Attorneys like Carlisle and Gould are hopeful that courts will see the Montesi ruling as limiting the Flannery decision’s application in civil protection order cases. The Pierce and Cowlitz County superior court benches are now reviewing the Montesi decision to determine its impact on firearm surrender orders going forward, according to the courts’ administrators.
Anne Levinson, a retired Washington judge who has helped author several state bills to protect domestic violence survivors, said the decision gives judges a clearer guide than Flannery for how to handle firearm surrender requests in civil cases.
“The Montesi case is a more current case, more on point for orders that are issued as part of the civil protection order process,” Levinson said. “It can and should be applied by courts across the state.”
In addition to the Fourth and Fifth Amendment issues, the state Court of Appeals also rejected Montesi’s argument that the weapons surrender statute infringes upon Montesi’s right to bear arms. This issue was directly addressed in a June 2024 U.S. Supreme Court decision, United States v. Rahimi, which ruled that a federal law prohibiting people subject to domestic violence restraining orders from possessing firearms is constitutional under the Second Amendment.
Still, it remains to be seen whether the Montesi ruling will clear the path for weapons surrender orders in Washington. Although the ruling affirms that the state law is constitutional, it’s only binding for lower courts in Division I of the Court of Appeals, where the decision took place. This includes King, Snohomish, Skagit, Island, San Juan and Whatcom counties. For counties outside of this division, the ruling can provide guidance for judicial officers but does not necessarily need to be followed. The Flannery decision, meanwhile, took place in Division II, which covers several of the superior courts that had stopped issuing firearm surrender orders, including Pierce, Cowlitz and Clark.
Other similar cases involving firearm surrender orders are also pending before the Court of Appeals. If those decisions conflict with the Montesi decision, that could set up a legal dispute for the Washington Supreme Court to resolve. But for that to happen, the state Supreme Court would first have to agree to hear a case.

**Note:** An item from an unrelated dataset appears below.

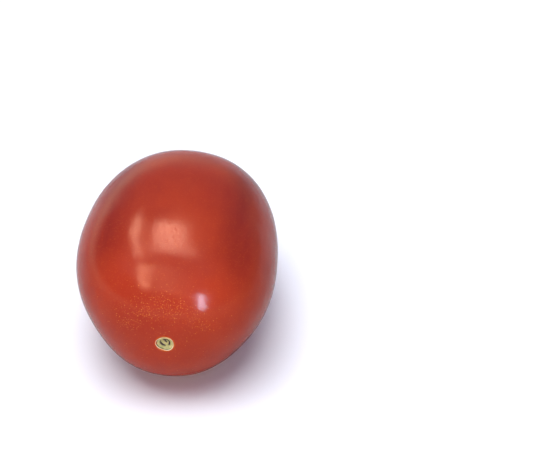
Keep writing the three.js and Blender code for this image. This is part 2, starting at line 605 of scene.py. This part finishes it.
@dataclass
class StemScar:
    """The corky disc where the stalk broke off: a closed button set into the stem end.

    Places on its front and their widths are shares of the edge's radius.

    Attributes:
        radius: Mean radius to the outer foot of its lip.
        oval: Share by which it is longer sideways than upright.
        oval_towards: Direction of the longer side.
        point: Share by which it is drawn out on one side.
        point_towards: Direction of that side.
        raggedness: Share by which its edge is ragged.
        lip: Height of the lip above the skin.
        lip_at: Place of the lip.
        groove: Depth of the groove inside the lip.
        groove_at: Place of the groove.
        groove_towards: Direction in which the groove is deepest, and its painted shade darkest.
        groove_least: Share of its depth that the groove keeps on the other side.
        band: Half width of the lip and of the groove.
        pit: How deep the disc sinks towards the vessels.
        pit_edge: Place where the disc starts to sink.
        inset: How deep the disc lies below the skin.
        crumb: Height of the cork's crumbly surface.
        swell: Height of the cork's broader swellings.
        front_share: Share of the faces from middle to middle that lies on the front.
        thickness: From the skin's level to the button's back.
        rings: Faces from the middle of the front to the middle of the back.
        segments: Faces round it.
    """

    radius: float = 2.22
    oval: float = 0.045
    oval_towards: float = -6.0
    point: float = 0.045
    point_towards: float = 178.0
    raggedness: float = 0.03
    lip: float = 0.2
    lip_at: float = 0.95
    groove: float = 0.3
    groove_at: float = 0.85
    groove_towards: float = 218.0
    groove_least: float = 0.1
    band: float = 0.045
    pit: float = 0.5
    pit_edge: float = 0.8
    inset: float = 0.06
    crumb: float = 0.07
    swell: float = 0.05
    front_share: float = 0.82
    thickness: float = 1.1
    rings: int = 110
    segments: int = 160

    def _edge(self, turn: float) -> float:
        """The radius of the button's edge.

        Args:
            turn: The direction, in radians.

        Returns:
            The radius in that direction.
        """
        oval = self.oval * math.cos(2 * (turn - math.radians(self.oval_towards)))
        point = self.point * math.cos(3 * (turn - math.radians(self.point_towards)))
        ragged = self.raggedness * bulge(turn, bumps=3.0, seed=7.0)
        return self.radius * (1 + oval + point + ragged)

    def _torn(self, share: float, turn: float, arc: Arc) -> float:
        """How much of a vessel's tear is at a place on the front.

        Args:
            share: Distance from the middle, as a share of the edge's radius.
            turn: Its direction, in radians.
            arc: The vessel.

        Returns:
            From 0 for none to 1 for the tear's bottom.
        """
        tatter, outwards, sideways = 0.25, 9.0, 2.0
        off = (math.degrees(turn) - arc.towards + 180) % 360 - 180
        ragged = tatter * noise.noise(Vector((share * outwards, turn * sideways, arc.towards)))
        across = bell_at((share - arc.radius) * self.radius, arc.width * (1 + ragged))
        return across * math.exp(-((off / arc.spread) ** 4))

    def _masks(self, share: float, turn: float) -> tuple[float, float, float]:
        """What a place on the front is made of.

        Args:
            share: Distance from the middle, as a share of the edge's radius.
            turn: Its direction, in radians.

        Returns:
            How much it is lip, groove and torn vessel, each from 0 to 1.
        """
        lip = bell_at(share - self.lip_at, self.band)
        lowest = 0.5 + 0.5 * math.cos(turn - math.radians(self.groove_towards))
        deep = self.groove_least + (1 - self.groove_least) * lowest**2
        # the groove's mask sets its depth, and also where the cork's finish lays painted shade
        groove = bell_at(share - self.groove_at, self.band) * deep
        vessel = max(self._torn(share, turn, arc) for arc in VESSELS)
        return lip, groove, vessel

    def _front(self, share: float, turn: float) -> float:
        """Height of the front above the skin.

        Args:
            share: Distance from the middle, as a share of the edge's radius.
            turn: Its direction, in radians.

        Returns:
            The height at that place.
        """
        fine, broad, even_rim = 2.4, 1.1, 0.1
        lip, groove, _ = self._masks(share, turn)
        reach = share * self.radius
        disc = -self.pit * (1 - min(1.0, share / self.pit_edge) ** 2) - self.inset
        tears = sum(arc.depth * self._torn(share, turn, arc) for arc in VESSELS)
        place = Vector((reach * math.cos(turn), reach * math.sin(turn), 0.0))
        crumb = self.crumb * noise.fractal(place * fine, *CRUMB_LAYERS)
        crumb += self.swell * noise.noise(place * broad + SWELL_SEED)
        fade = min(1.0, (1 - share) / even_rim)
        return disc + self.lip * lip - self.groove * groove - tears + crumb * fade

    def build(self, tip: Vector) -> bpy.types.Object:
        """Makes the button.

        Args:
            tip: The stem tip at the skin's level, in metres.

        Returns:
            The piece, with the masks of its front as the attributes lip, groove and vessel.
        """
        tuck, tuck_width = 0.06, 0.05
        back_size, back_round = 0.97, 0.7
        side_start, side_steepness, side_round = 0.1, 1.6, 0.6
        masks: list[tuple[float, float, float]] = []

        def surface(share: float, turn: float) -> Vector:
            """The button's surface, which also notes each point's masks.

            Args:
                share: Place between the middle of the front, 0, and the middle of the back, 1.
                turn: Direction round the axis, in radians.

            Returns:
                The point there.
            """
            edge = self._edge(turn)
            if share <= self.front_share:
                across = share / self.front_share
                masks.append(self._masks(across, turn))
                reach = across * edge - tuck * bell_at(across - 1, tuck_width)
                height = self._front(across, turn)
            else:
                back = (share - self.front_share) / (1 - self.front_share)
                masks.append((0.0, 0.0, 0.0))
                reach = edge * (1 - back) ** back_round * back_size
                side = min(1.0, side_steepness * back) ** side_round
                height = -side_start - self.thickness * side
            return tip + Vector((reach * math.cos(turn), -height, reach * math.sin(turn))) * MM

        piece = closed_shell("stem_scar", self.rings, self.segments, surface)
        for i, name in enumerate(FRONT_MASKS):
            layer = piece.data.attributes.new(name, "FLOAT", "POINT")
            layer.data.foreach_set("value", [mask[i] for mask in masks])
        return piece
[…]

It has so far declined at least two motions filed by women fleeing their intimate partners — including one by Montesi's ex-wife — that argued the life-or-death urgency of the issue warrants direct intervention by the high court.

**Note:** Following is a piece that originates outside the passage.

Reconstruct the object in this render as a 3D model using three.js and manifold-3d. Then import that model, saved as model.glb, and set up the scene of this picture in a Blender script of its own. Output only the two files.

On July 31, Montesi tried again to put the issue in front of the state Supreme Court, arguing that the appellate court made a mistake by ruling that the Legislature’s Flannery Fix resolves the law’s Fourth and Fifth Amendment violations. The high court has not yet decided whether it will hear the case.
Mary Welch, an attorney and statewide advocacy counsel for the Northwest Justice Project, said that while she’s optimistic about the Montesi ruling, she’s remaining vigilant of how future courts may act. She initially thought that the constitutionality concerns over Washington’s firearm surrender law would be resolved with the U.S. Supreme Court’s Rahimi decision, until judges began using Flannery to justify not issuing the orders.
“I kind of feel like this is just going to be a continuous battle,” Welch said. “It’s whack-a-mole. We're gonna knock Flannery down for sure — something else is gonna pop its head up, and then we’re gonna have to do something about that.”